Nope, I get my me time during the week so am not jealous of him getting his. He shouldn't pretend to be working, that's just dishonest.
Anonymous
Like other PPs said.. Don't ask, just do. You've made arrangements to do X, and he is welcome to join, and if not that's OK. Even with things involving tickets -- usually you can buy one at the venue if he needs one.
Anonymous
Anonymous wrote:
Anonymous wrote:Sounds like you're more jealous of your DH's 'me-time' than anything else.


Nope, I get my me time during the week so am not jealous of him getting his. He shouldn't pretend to be working, that's just dishonest.


Sounds like you don't feel you do: "I would ask her babysitter to watch her a few hours so I can do something fun on my own"
Anonymous
Anonymous wrote:OP - for the situation you chose to describe as your best example - he is not a problem. I'm guessing you are the problem.
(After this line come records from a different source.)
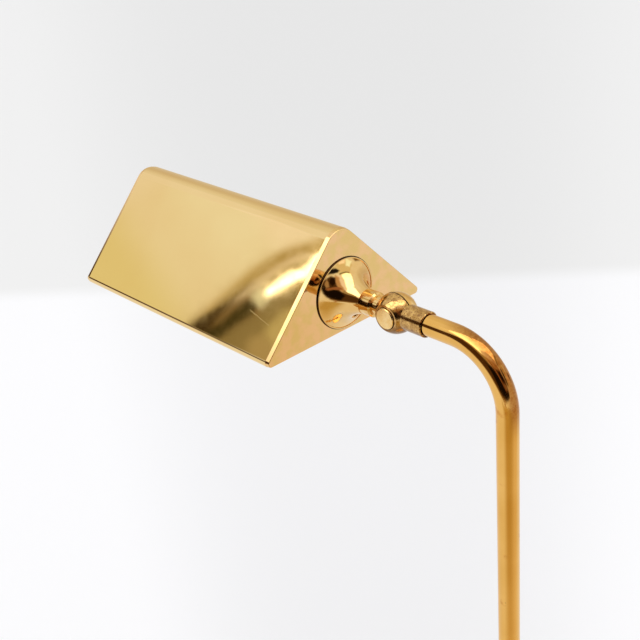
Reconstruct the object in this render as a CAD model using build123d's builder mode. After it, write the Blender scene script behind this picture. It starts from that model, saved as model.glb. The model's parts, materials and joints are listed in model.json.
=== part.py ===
from build123d import *
import os

# Adjustable table lamp, in millimetres. The origin is the centre of the base's
# underside, +Z runs up the post, and the arm carries the shade towards -X.

# Clearances
fit = 0.05  # on the radius, between a shaft and the bore that it runs in
seat = 0.02  # between two pieces that are fixed to each other
slack = 0.1  # between flat faces that turn on each other
gap = 0.35  # between pieces that only pass each other

# Arm
arm_height = 420  # table to the arm's level stretch
reach = 95  # post axis to the shade's near end
tube_radius = 5
tube_wall = 1
bend_radius = 28
travel_down = 60  # how far the arm sinks into the post from rest

# Shade, a tent of folded sheet closed by two pressed end caps
shade_length = 152
shade_half_width = 52.5  # to the sharp corner that the fold rounds off
shade_apex = 56  # to the sharp corner that the ridge rounds off
ridge_radius = 10
fold_radius = 2.3
sheet = 0.8
lip = 11  # sharp bottom corner to the free edge of the folded lip
axis_above_edge = 19.3  # bottom edge of the shade to the arm's axis
cap_sheet = 0.8
cap_rim = 2.2
cap_draft = 11  # degrees that the rim leans in from the sheet to the face
cap_edge_radius = 0.4
spigot_wall = 0.8
spigot_depth = 4.5

# Bell between the shade and the knuckle, measured along the arm from the end cap
bell_radius = 17.8
bell_lip = 0.9
bell_rim = 0.6  # height of the flare where it meets the lip
bell_throat_radius = 12
bell_throat = 3.8  # height at which the flare is that wide
bell_neck_radius = 6.25
bell_length = 15

# Knuckle: a ball split on the arm's mid plane and pinned across it
ball_distance = 33.3  # end cap to the ball's centre
ball_radius = 9.6
ball_flat = 7.2  # centre to the flat on each cheek
seam = 0.6
collar_radius = 6
collar_end = 21.5
collar_chamfer = 0.8
core_radius = 4.5
ferrule_end = 52.5
ferrule_radius = 6
ferrule_chamfer = 0.4
tube_insertion = 9
mouth_depth = 1.2
mouth_relief = 0.55
cavity_radius = 7.4
cavity_depth = 4.2
boss_radius = 3.8
recess_radius = 5.3
recess_floor = 5.4  # centre to the floor of the screw head's recess
wire_bore = 2.8

# Pivot screw and what it holds
pivot_radius = 2.5
head_radius = 5
head_proud = 0.8
head_bevel = 0.3
spring_washer_radius = 4.4
spring_washer_thickness = 1.1
spring_washer_slit = 0.8
pivot_nut_across = 8
pivot_nut_height = 2.4
pivot_end = 0.4  # screw end beyond the nut

# Threaded nipple that carries the bell, the end cap and the lampholder
nipple_radius = 5
nipple_bore = 3.5
nipple_in_collar = 5
nipple_in_holder = 7.5
backing_radius = 12
backing_thickness = 1.5
locknut_across = 14
locknut_height = 3

# Lampholder and lamp
holder_radius = 13
holder_wall = 1.2
holder_shoulder = 5.5
holder_cap_length = 14
holder_thread = 4
holder_length = 44
skirt_wall = 2.4
core_length = 22
core_floor = 7
shell_radius = 7.5
shell_wall = 0.5
shell_length = 20
contact_width = 3
contact_rise = 2
contact_span = 9
contact_thickness = 0.4
lamp_cap_radius = 6.8
lamp_cap_length = 17
lamp_tip_radius = 3
lamp_tip_height = 1.5
glass_radius = 12.5
glass_neck = 6.4
glass_shoulder = 8
glass_length = 66
glass_wall = 0.7

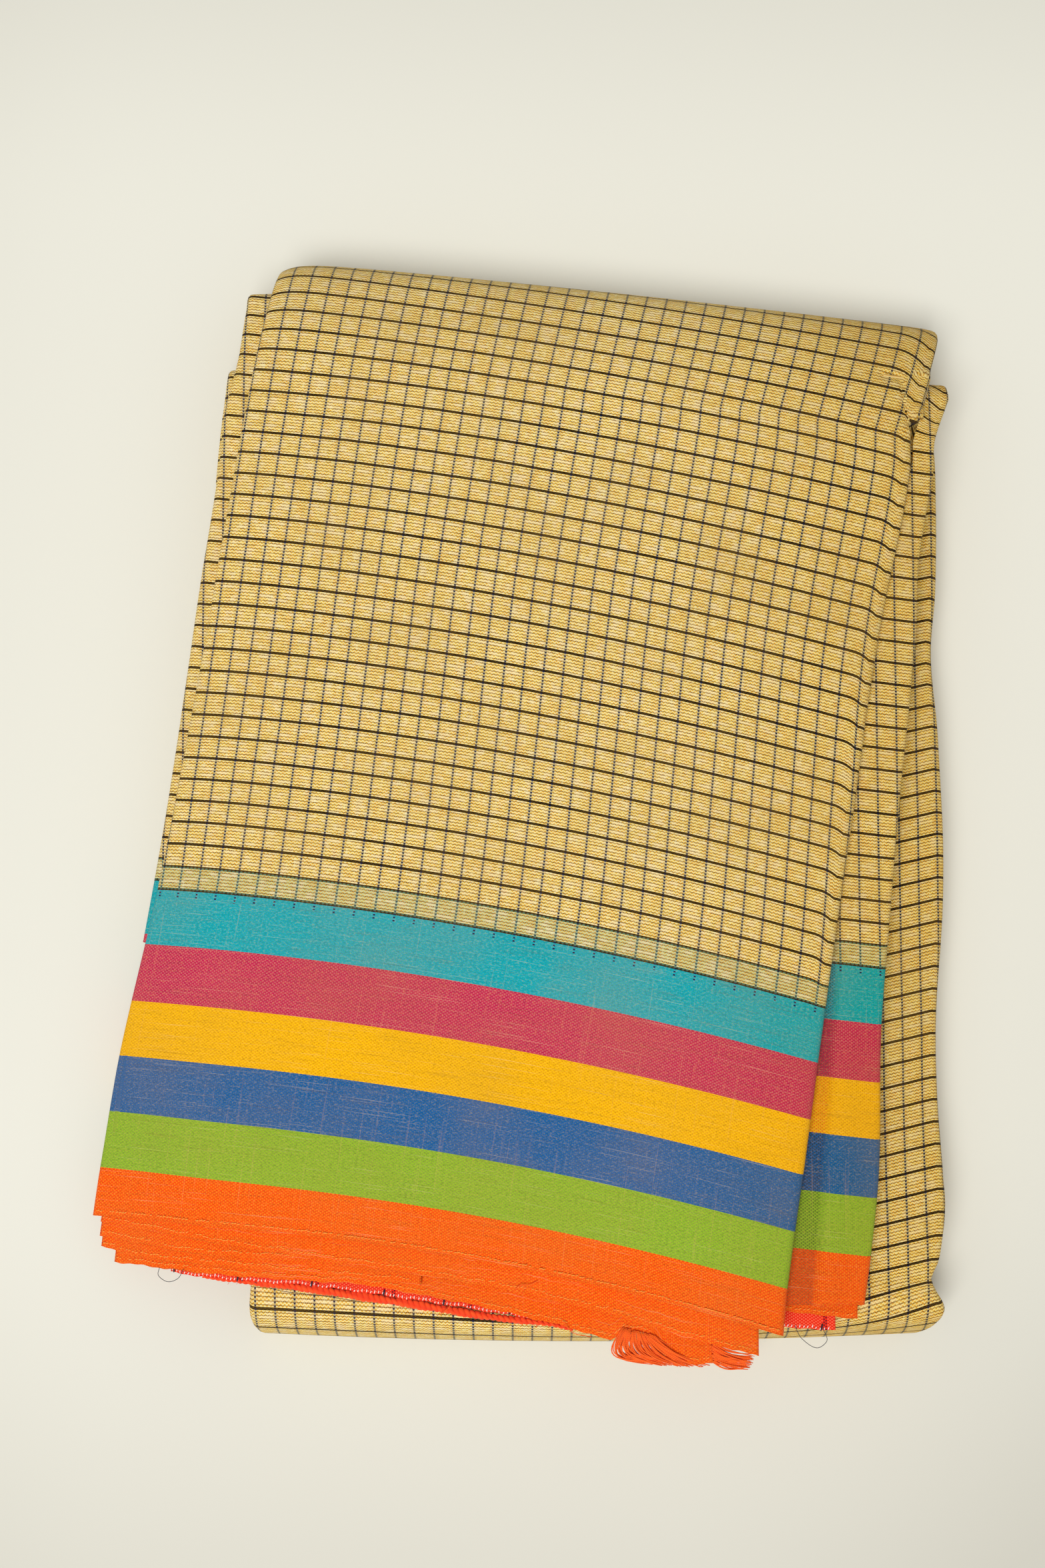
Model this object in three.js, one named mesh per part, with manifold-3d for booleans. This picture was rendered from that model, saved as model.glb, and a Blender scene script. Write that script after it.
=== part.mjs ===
// A handloom cotton saree, folded for the shelf and lying flat, in millimetres, +Z up.
//
// The strip of folded cloth is bent over at the back and again at the front, so the pack is an
// upper bundle turned a few degrees across a lower one. Its outermost ply is followed stretch by
// stretch: up from the table, over the back and along the top to the selvedge (top_stretch), and
// flat along the table, round the front roll and back under the upper bundle (lower_stretch).
// The plies between them are one rounded solid that makes the same bend, ridged at its edges.

import * as THREE from 'three';
import { mergeVertices } from 'three/addons/utils/BufferGeometryUtils.js';
import Module from 'manifold-3d';

const wasm = await Module();
wasm.setup();

// ---------------------------------------------------------------- driving sizes

const WALL = 1.2; // outer ply of a stretch
const LEAF = 1.0; // one selvedge layer
const GAP = 0.35; // air between neighbouring pieces
const LEAF_PITCH = 1.55; // selvedge layer to selvedge layer
const TOP_HEIGHT = 37.4;
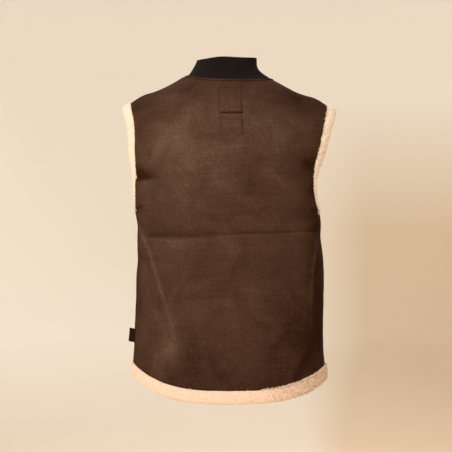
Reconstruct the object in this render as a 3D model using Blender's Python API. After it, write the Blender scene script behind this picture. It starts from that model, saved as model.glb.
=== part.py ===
"""Suede gilet with fleece edges, filled out as it is worn: front to -Y, up to +Z.

The origin is the middle of the base of the neck, between the shoulder seams. Every panel
is a sheet of rows (down the garment) and columns (round the body) on one body surface.
"""

import math
from collections import namedtuple

import bmesh
import bpy
import numpy as np
from mathutils import Vector

# Driving dimensions, in metres
NECK_X = 0.093  # half the width of the neckline, at its base
NECK_Z = 0.0021
NECK_DROP_BACK = 0.012
NECK_DROP_FRONT = 0.071
NECK_POWER = 2.0
NECK_POWER_BACK_LEFT = 4.0  # squarer behind the wearer's left side
TIP_X = 0.2157  # end of the shoulder seam
SHOULDER_SLOPE = 0.497
SHOULDER_TILT = 0.004  # the wearer's left shoulder stands this much higher
RIDGE_ROUND = 0.030  # rounds the line of the shoulders where it crosses the neck
BULGE_X = 0.190  # the shoulders stand a little fuller here, just inside their tips
BULGE_SPREAD = 0.018
BULGE_HEIGHT = 0.0046
SAG_X = 0.138  # and a little flatter here
SAG_SPREAD = 0.026
SAG_DEPTH = 0.0018
SHOULDER_ROLL = 0.090  # height over which the top rolls over from front to back
SEAM_Y = -0.015  # shoulder seams, and the widest line of the body
SIDE_SEAM_Y = 0.012  # side seams lie a little behind the widest line
BODY_POWER = 2.3  # squareness of the body's cross-section
UNDERARM_SHARE = 0.416  # share of the side's height that the armhole takes
ARMHOLE_BACK = 0.052
ARMHOLE_FRONT = 0.071
ARMHOLE_FRONT_INSET = 0.014  # the front edge lies this much further in than the back one
ARMHOLE_TOP_POWER = 2.4  # squarer at the top than at the bottom
TIP_PROBE = 0.004  # the body's width at the very tip is read this far below it
HEM_SIDE_LEFT = -0.6190
HEM_SIDE_RIGHT = -0.6270
HEM_BACK = -0.6667
HEM_FRONT = -0.646
HEM_BACK_POWER = 3.0
HEM_FRONT_POWER = 2.2
WALL = 0.004  # suede bonded to its lining
GAP = 0.0003  # between sewn pieces
CURVE_GAP = 0.0007  # round the tight curves of the armholes and neck
HEM_BAND = 0.0277
ARM_BAND = 0.022
ARM_BAND_LOW = 0.010  # narrower under the arm
ARM_BAND_TURN = 0.85  # share of its outward lean that it loses there
NARROW_FROM = 0.62  # height share at which it starts to narrow, and over how much it does so
NARROW_OVER = 0.50
FLEECE_PROUD = 0.0032
COLLAR_WALL = 0.003
COLLAR_SIDE = 0.0341  # heights above the neckline at the side, back and front
COLLAR_BACK = 0.0489
COLLAR_FRONT = 0.0400
COLLAR_RIGHT_RISE = 0.0123
COLLAR_TOP_CENTRE = (0.0041, -0.014)
COLLAR_TOP_RADII = (0.0655, 0.071)
COLLAR_FLARE = 0.0120  # how far it follows the panels before it turns upright
COLLAR_UPRIGHT = 0.0180
COLLAR_LEAN = 0.0065  # less flare on the wearer's left, more on the right
COLLAR_TURN = 1.5  # how early its wall turns from the panels' slant to the neck's
ZIP_HALF = 0.0035  # half the gap between the fronts
TAPE_EDGE = 0.0165
TAPE_WALL = 0.0008
TEETH_EDGE = 0.0031
TEETH_SUNK = 0.0010
SLIDER_DROP = 0.016  # slider's centre below the top of the zip

# Rows and columns of the sheets
ARMHOLE_ROWS = 16
SIDE_ROWS = 18
SMOOTH_ROWS = 5  # the body's width is evened out over this many rows
EDGE_POWER = 6  # how closely a change of width keeps to the edge
EDGE_DEPTH = 0.72  # an armhole's edge lies no deeper than about this share of the body
NECK_COLUMNS = 6
SHOULDER_COLUMNS = 8
TOP_BLEND = 0.16  # share of the side over which the top's columns even out
SECTION_SAMPLES = 400
SMOOTH_PASSES = 3  # round the armholes
INSIDE = (0.0, SEAM_Y, -0.3)  # a place inside the body
TINY = 1e-9
SHARP_ANGLE = 50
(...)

There is A LOT going on in our marriage and the subject of my thread is not his worst. Nowhere close. But if I disengage and stop caring, I'm guessing that a lot of the other stuff he does will get much better because we will fight less and it's our fights that lead to much of his horrible behavior.
Anonymous
I would also add, tell him that you are going to do ‘x’ on the weekend and then do it. If he wants to get a babysitter instead of spending time with his daughter, he can sort it out.
Anonymous
How do you know he is “pretending to work”?
Anonymous
Anonymous wrote:
Anonymous wrote:
Anonymous wrote:Sounds like you're more jealous of your DH's 'me-time' than anything else.


Nope, I get my me time during the week so am not jealous of him getting his. He shouldn't pretend to be working, that's just dishonest.


Sounds like you don't feel you do: "I would ask her babysitter to watch her a few hours so I can do something fun on my own"


I do. I love our DD, but she's at an age and stage that is trying. If DH is not going to spend family time with us, then I would prefer to get a few hours to myself as it is very tiring being with DD 46 out of 48 hours straight.